Written exercise =
The data below is to be returned in full and exactly.

__________________________________________________

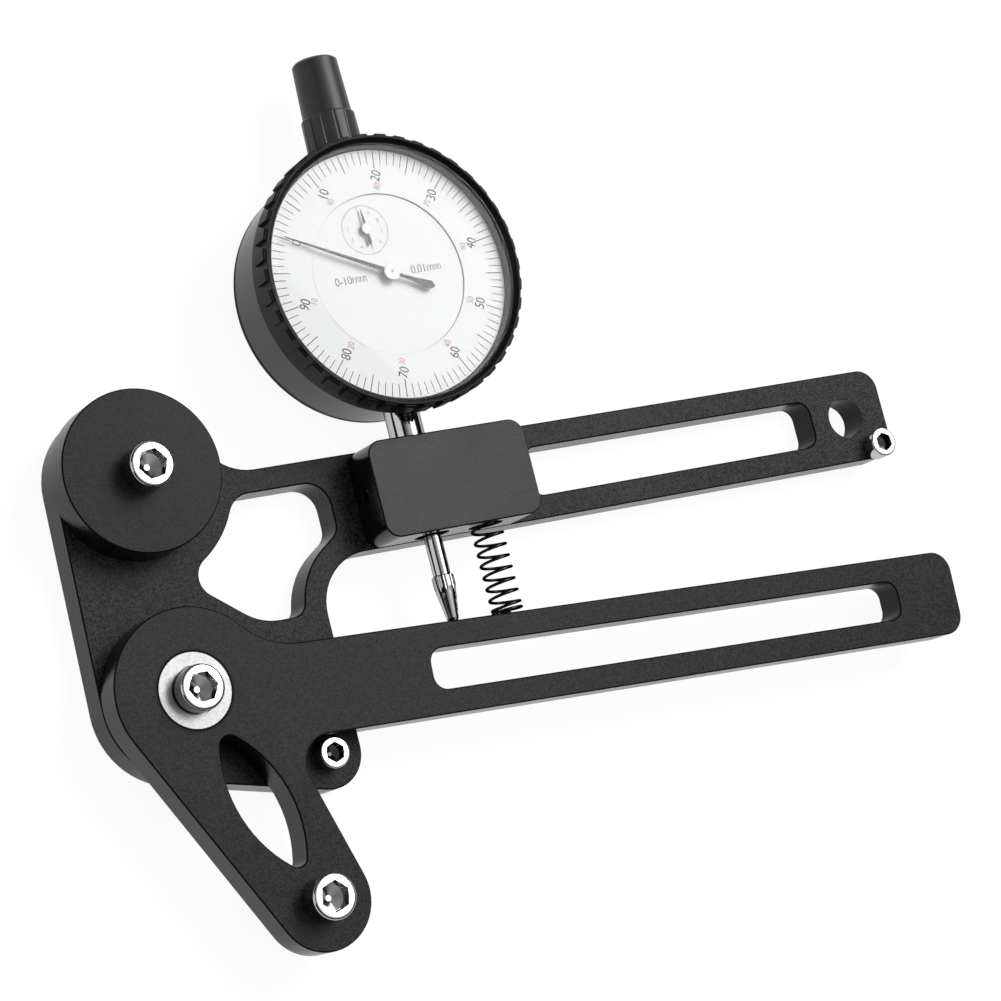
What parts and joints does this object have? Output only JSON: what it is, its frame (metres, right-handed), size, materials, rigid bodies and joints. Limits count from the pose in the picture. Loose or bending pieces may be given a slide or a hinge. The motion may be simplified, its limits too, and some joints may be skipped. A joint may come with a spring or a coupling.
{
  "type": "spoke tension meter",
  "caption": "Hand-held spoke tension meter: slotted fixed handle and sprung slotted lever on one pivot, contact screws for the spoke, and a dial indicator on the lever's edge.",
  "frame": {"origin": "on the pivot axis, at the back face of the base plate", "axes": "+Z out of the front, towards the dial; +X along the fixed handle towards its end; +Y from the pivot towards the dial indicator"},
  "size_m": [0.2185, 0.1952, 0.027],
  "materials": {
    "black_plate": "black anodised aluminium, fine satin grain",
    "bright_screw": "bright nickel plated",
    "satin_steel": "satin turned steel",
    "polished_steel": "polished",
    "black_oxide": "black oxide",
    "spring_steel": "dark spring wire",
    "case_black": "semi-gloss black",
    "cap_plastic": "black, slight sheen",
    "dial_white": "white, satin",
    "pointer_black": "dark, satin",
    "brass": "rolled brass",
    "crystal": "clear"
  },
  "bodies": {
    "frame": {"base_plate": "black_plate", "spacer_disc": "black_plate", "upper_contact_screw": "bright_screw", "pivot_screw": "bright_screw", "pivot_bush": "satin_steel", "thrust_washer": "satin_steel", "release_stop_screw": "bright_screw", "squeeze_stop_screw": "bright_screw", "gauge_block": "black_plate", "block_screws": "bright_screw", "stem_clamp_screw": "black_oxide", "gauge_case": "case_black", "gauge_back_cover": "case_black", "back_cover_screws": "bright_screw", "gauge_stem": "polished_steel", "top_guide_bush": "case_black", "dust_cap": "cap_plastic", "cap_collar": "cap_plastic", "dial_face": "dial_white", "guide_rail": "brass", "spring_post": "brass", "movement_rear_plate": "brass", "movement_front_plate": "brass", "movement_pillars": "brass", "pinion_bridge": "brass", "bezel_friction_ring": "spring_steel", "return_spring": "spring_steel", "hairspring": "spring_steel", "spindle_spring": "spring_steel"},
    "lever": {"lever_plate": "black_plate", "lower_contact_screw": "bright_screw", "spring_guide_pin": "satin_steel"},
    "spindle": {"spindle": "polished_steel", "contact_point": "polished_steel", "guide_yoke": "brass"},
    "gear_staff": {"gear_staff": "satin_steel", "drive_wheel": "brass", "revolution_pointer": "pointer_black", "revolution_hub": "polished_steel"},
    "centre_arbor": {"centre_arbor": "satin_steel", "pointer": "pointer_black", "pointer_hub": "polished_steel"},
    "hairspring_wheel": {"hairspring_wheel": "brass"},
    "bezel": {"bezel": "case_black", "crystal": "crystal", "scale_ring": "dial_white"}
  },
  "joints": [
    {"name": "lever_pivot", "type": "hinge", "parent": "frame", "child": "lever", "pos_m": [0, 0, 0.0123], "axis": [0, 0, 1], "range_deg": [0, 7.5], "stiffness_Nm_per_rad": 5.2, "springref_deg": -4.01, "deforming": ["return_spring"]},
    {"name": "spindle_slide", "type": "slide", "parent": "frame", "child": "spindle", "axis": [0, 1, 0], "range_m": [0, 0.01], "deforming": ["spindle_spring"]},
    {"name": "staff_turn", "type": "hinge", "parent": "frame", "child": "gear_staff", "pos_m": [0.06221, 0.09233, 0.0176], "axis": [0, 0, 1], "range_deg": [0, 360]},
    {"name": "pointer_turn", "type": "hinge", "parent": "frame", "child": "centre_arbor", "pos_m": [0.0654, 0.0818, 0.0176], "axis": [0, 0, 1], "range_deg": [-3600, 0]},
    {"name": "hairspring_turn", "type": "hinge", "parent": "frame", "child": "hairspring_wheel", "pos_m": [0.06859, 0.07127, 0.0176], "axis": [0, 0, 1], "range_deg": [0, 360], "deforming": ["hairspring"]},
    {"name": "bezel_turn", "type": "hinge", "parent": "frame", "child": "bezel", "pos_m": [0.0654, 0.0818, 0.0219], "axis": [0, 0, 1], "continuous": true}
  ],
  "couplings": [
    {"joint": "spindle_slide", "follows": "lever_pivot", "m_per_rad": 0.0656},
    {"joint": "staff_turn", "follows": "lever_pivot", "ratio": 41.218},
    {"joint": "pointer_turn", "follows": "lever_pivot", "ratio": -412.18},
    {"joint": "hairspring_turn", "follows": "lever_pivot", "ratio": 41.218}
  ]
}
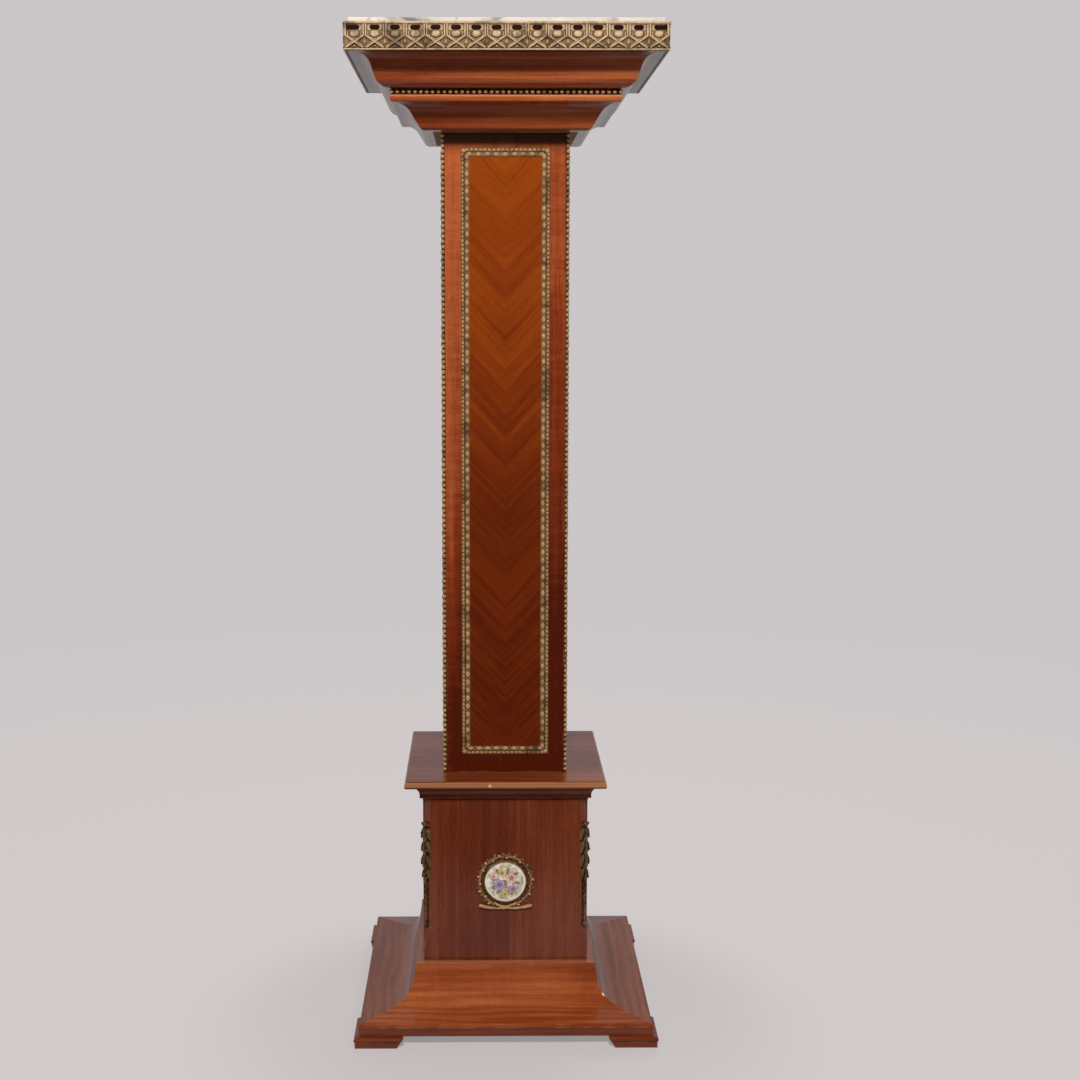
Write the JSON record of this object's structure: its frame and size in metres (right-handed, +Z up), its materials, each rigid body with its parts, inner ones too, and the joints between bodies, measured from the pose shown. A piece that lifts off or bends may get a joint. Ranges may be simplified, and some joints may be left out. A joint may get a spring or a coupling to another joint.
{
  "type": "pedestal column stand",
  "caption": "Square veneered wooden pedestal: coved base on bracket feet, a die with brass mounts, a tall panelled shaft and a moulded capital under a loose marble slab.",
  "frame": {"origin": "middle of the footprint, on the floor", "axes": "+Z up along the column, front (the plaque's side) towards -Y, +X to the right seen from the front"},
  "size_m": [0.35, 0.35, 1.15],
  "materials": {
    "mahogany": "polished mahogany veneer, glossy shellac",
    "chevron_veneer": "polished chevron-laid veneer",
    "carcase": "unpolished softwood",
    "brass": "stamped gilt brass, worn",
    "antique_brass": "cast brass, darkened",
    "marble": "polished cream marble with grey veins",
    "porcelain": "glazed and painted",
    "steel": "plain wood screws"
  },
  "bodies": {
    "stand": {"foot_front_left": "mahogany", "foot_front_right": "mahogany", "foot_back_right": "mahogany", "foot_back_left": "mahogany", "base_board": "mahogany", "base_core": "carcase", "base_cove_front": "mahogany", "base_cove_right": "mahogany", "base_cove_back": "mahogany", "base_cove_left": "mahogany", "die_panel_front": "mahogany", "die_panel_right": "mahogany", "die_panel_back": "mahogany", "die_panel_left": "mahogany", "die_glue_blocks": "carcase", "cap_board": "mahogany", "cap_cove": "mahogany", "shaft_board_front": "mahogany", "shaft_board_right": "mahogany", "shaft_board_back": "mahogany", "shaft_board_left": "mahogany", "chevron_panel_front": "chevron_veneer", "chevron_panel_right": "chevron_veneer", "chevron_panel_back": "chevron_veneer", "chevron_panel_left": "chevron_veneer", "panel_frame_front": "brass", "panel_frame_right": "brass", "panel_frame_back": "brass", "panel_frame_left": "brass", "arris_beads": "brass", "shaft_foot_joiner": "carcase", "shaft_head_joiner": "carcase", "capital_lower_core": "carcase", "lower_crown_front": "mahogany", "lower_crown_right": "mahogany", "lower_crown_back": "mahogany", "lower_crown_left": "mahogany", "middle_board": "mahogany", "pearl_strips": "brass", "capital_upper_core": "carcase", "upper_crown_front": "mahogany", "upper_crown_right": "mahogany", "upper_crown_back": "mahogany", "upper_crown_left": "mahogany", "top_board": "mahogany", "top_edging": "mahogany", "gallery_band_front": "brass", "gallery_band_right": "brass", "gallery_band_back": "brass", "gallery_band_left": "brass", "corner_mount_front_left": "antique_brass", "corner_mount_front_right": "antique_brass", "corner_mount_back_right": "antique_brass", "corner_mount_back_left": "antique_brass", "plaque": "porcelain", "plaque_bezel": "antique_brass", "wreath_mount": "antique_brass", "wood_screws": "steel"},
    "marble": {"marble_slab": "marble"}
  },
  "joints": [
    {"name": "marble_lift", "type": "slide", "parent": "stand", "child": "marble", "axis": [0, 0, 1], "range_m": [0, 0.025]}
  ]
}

__________________________________________________

Full solution =
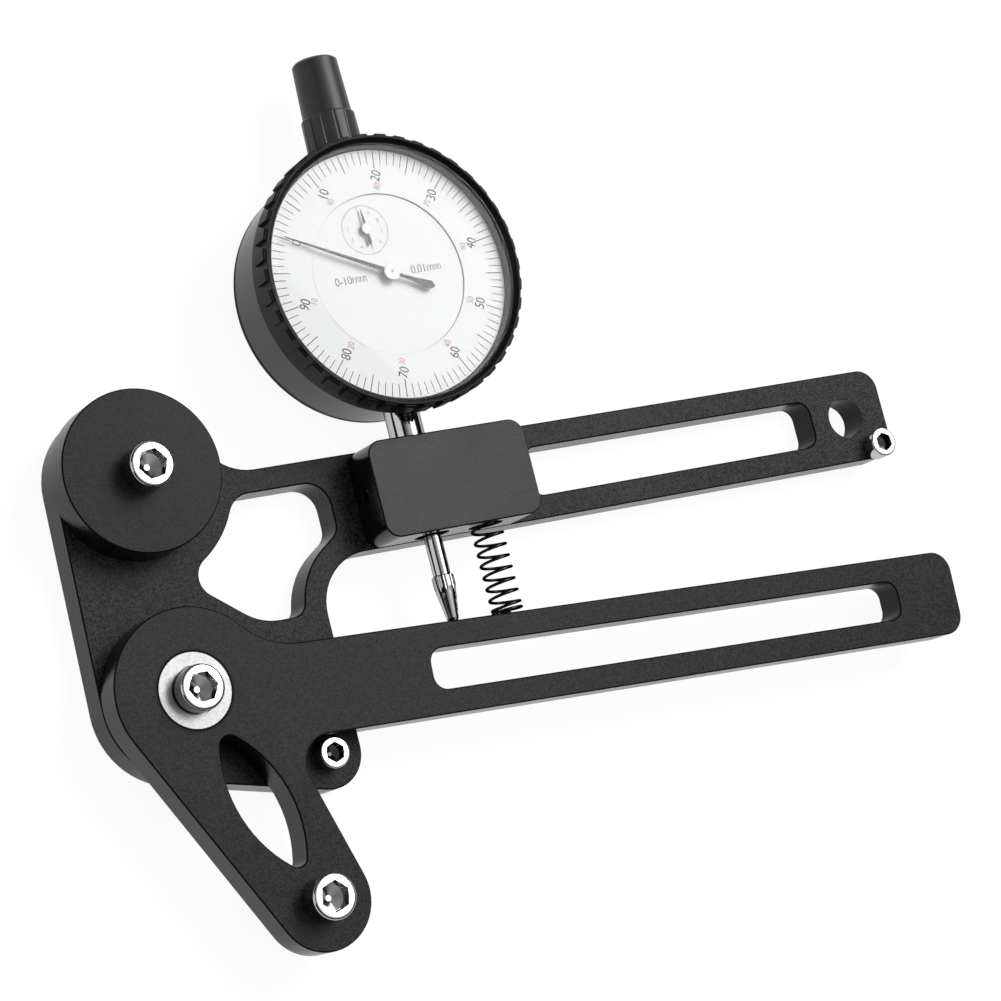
What parts and joints does this object have? Output only JSON: what it is, its frame (metres, right-handed), size, materials, rigid bodies and joints. Limits count from the pose in the picture. Loose or bending pieces may be given a slide or a hinge. The motion may be simplified, its limits too, and some joints may be skipped. A joint may come with a spring or a coupling.
{
  "type": "spoke tension meter",
  "caption": "Hand-held spoke tension meter: slotted fixed handle and sprung slotted lever on one pivot, contact screws for the spoke, and a dial indicator on the lever's edge.",
  "frame": {"origin": "on the pivot axis, at the back face of the base plate", "axes": "+Z out of the front, towards the dial; +X along the fixed handle towards its end; +Y from the pivot towards the dial indicator"},
  "size_m": [0.2185, 0.1952, 0.027],
  "materials": {
    "black_plate": "black anodised aluminium, fine satin grain",
    "bright_screw": "bright nickel plated",
    "satin_steel": "satin turned steel",
    "polished_steel": "polished",
    "black_oxide": "black oxide",
    "spring_steel": "dark spring wire",
    "case_black": "semi-gloss black",
    "cap_plastic": "black, slight sheen",
    "dial_white": "white, satin",
    "pointer_black": "dark, satin",
    "brass": "rolled brass",
    "crystal": "clear"
  },
  "bodies": {
    "frame": {"base_plate": "black_plate", "spacer_disc": "black_plate", "upper_contact_screw": "bright_screw", "pivot_screw": "bright_screw", "pivot_bush": "satin_steel", "thrust_washer": "satin_steel", "release_stop_screw": "bright_screw", "squeeze_stop_screw": "bright_screw", "gauge_block": "black_plate", "block_screws": "bright_screw", "stem_clamp_screw": "black_oxide", "gauge_case": "case_black", "gauge_back_cover": "case_black", "back_cover_screws": "bright_screw", "gauge_stem": "polished_steel", "top_guide_bush": "case_black", "dust_cap": "cap_plastic", "cap_collar": "cap_plastic", "dial_face": "dial_white", "guide_rail": "brass", "spring_post": "brass", "movement_rear_plate": "brass", "movement_front_plate": "brass", "movement_pillars": "brass", "pinion_bridge": "brass", "bezel_friction_ring": "spring_steel", "return_spring": "spring_steel", "hairspring": "spring_steel", "spindle_spring": "spring_steel"},
    "lever": {"lever_plate": "black_plate", "lower_contact_screw": "bright_screw", "spring_guide_pin": "satin_steel"},
    "spindle": {"spindle": "polished_steel", "contact_point": "polished_steel", "guide_yoke": "brass"},
    "gear_staff": {"gear_staff": "satin_steel", "drive_wheel": "brass", "revolution_pointer": "pointer_black", "revolution_hub": "polished_steel"},
    "centre_arbor": {"centre_arbor": "satin_steel", "pointer": "pointer_black", "pointer_hub": "polished_steel"},
    "hairspring_wheel": {"hairspring_wheel": "brass"},
    "bezel": {"bezel": "case_black", "crystal": "crystal", "scale_ring": "dial_white"}
  },
  "joints": [
    {"name": "lever_pivot", "type": "hinge", "parent": "frame", "child": "lever", "pos_m": [0, 0, 0.0123], "axis": [0, 0, 1], "range_deg": [0, 7.5], "stiffness_Nm_per_rad": 5.2, "springref_deg": -4.01, "deforming": ["return_spring"]},
    {"name": "spindle_slide", "type": "slide", "parent": "frame", "child": "spindle", "axis": [0, 1, 0], "range_m": [0, 0.01], "deforming": ["spindle_spring"]},
    {"name": "staff_turn", "type": "hinge", "parent": "frame", "child": "gear_staff", "pos_m": [0.06221, 0.09233, 0.0176], "axis": [0, 0, 1], "range_deg": [0, 360]},
    {"name": "pointer_turn", "type": "hinge", "parent": "frame", "child": "centre_arbor", "pos_m": [0.0654, 0.0818, 0.0176], "axis": [0, 0, 1], "range_deg": [-3600, 0]},
    {"name": "hairspring_turn", "type": "hinge", "parent": "frame", "child": "hairspring_wheel", "pos_m": [0.06859, 0.07127, 0.0176], "axis": [0, 0, 1], "range_deg": [0, 360], "deforming": ["hairspring"]},
    {"name": "bezel_turn", "type": "hinge", "parent": "frame", "child": "bezel", "pos_m": [0.0654, 0.0818, 0.0219], "axis": [0, 0, 1], "continuous": true}
  ],
  "couplings": [
    {"joint": "spindle_slide", "follows": "lever_pivot", "m_per_rad": 0.0656},
    {"joint": "staff_turn", "follows": "lever_pivot", "ratio": 41.218},
    {"joint": "pointer_turn", "follows": "lever_pivot", "ratio": -412.18},
    {"joint": "hairspring_turn", "follows": "lever_pivot", "ratio": 41.218}
  ]
}
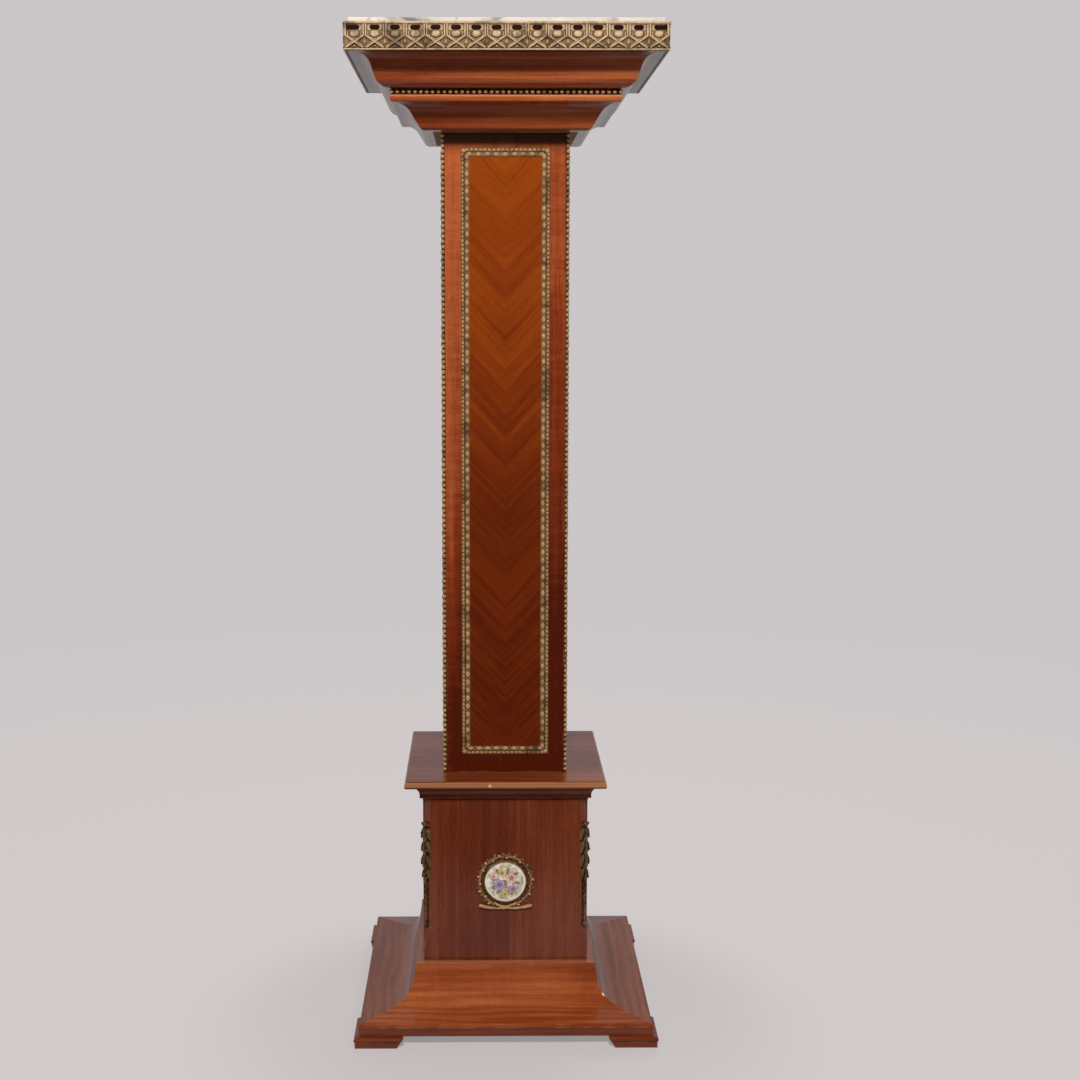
Write the JSON record of this object's structure: its frame and size in metres (right-handed, +Z up), its materials, each rigid body with its parts, inner ones too, and the joints between bodies, measured from the pose shown. A piece that lifts off or bends may get a joint. Ranges may be simplified, and some joints may be left out. A joint may get a spring or a coupling to another joint.
{
  "type": "pedestal column stand",
  "caption": "Square veneered wooden pedestal: coved base on bracket feet, a die with brass mounts, a tall panelled shaft and a moulded capital under a loose marble slab.",
  "frame": {"origin": "middle of the footprint, on the floor", "axes": "+Z up along the column, front (the plaque's side) towards -Y, +X to the right seen from the front"},
  "size_m": [0.35, 0.35, 1.15],
  "materials": {
    "mahogany": "polished mahogany veneer, glossy shellac",
    "chevron_veneer": "polished chevron-laid veneer",
    "carcase": "unpolished softwood",
    "brass": "stamped gilt brass, worn",
    "antique_brass": "cast brass, darkened",
    "marble": "polished cream marble with grey veins",
    "porcelain": "glazed and painted",
    "steel": "plain wood screws"
  },
  "bodies": {
    "stand": {"foot_front_left": "mahogany", "foot_front_right": "mahogany", "foot_back_right": "mahogany", "foot_back_left": "mahogany", "base_board": "mahogany", "base_core": "carcase", "base_cove_front": "mahogany", "base_cove_right": "mahogany", "base_cove_back": "mahogany", "base_cove_left": "mahogany", "die_panel_front": "mahogany", "die_panel_right": "mahogany", "die_panel_back": "mahogany", "die_panel_left": "mahogany", "die_glue_blocks": "carcase", "cap_board": "mahogany", "cap_cove": "mahogany", "shaft_board_front": "mahogany", "shaft_board_right": "mahogany", "shaft_board_back": "mahogany", "shaft_board_left": "mahogany", "chevron_panel_front": "chevron_veneer", "chevron_panel_right": "chevron_veneer", "chevron_panel_back": "chevron_veneer", "chevron_panel_left": "chevron_veneer", "panel_frame_front": "brass", "panel_frame_right": "brass", "panel_frame_back": "brass", "panel_frame_left": "brass", "arris_beads": "brass", "shaft_foot_joiner": "carcase", "shaft_head_joiner": "carcase", "capital_lower_core": "carcase", "lower_crown_front": "mahogany", "lower_crown_right": "mahogany", "lower_crown_back": "mahogany", "lower_crown_left": "mahogany", "middle_board": "mahogany", "pearl_strips": "brass", "capital_upper_core": "carcase", "upper_crown_front": "mahogany", "upper_crown_right": "mahogany", "upper_crown_back": "mahogany", "upper_crown_left": "mahogany", "top_board": "mahogany", "top_edging": "mahogany", "gallery_band_front": "brass", "gallery_band_right": "brass", "gallery_band_back": "brass", "gallery_band_left": "brass", "corner_mount_front_left": "antique_brass", "corner_mount_front_right": "antique_brass", "corner_mount_back_right": "antique_brass", "corner_mount_back_left": "antique_brass", "plaque": "porcelain", "plaque_bezel": "antique_brass", "wreath_mount": "antique_brass", "wood_screws": "steel"},
    "marble": {"marble_slab": "marble"}
  },
  "joints": [
    {"name": "marble_lift", "type": "slide", "parent": "stand", "child": "marble", "axis": [0, 0, 1], "range_m": [0, 0.025]}
  ]
}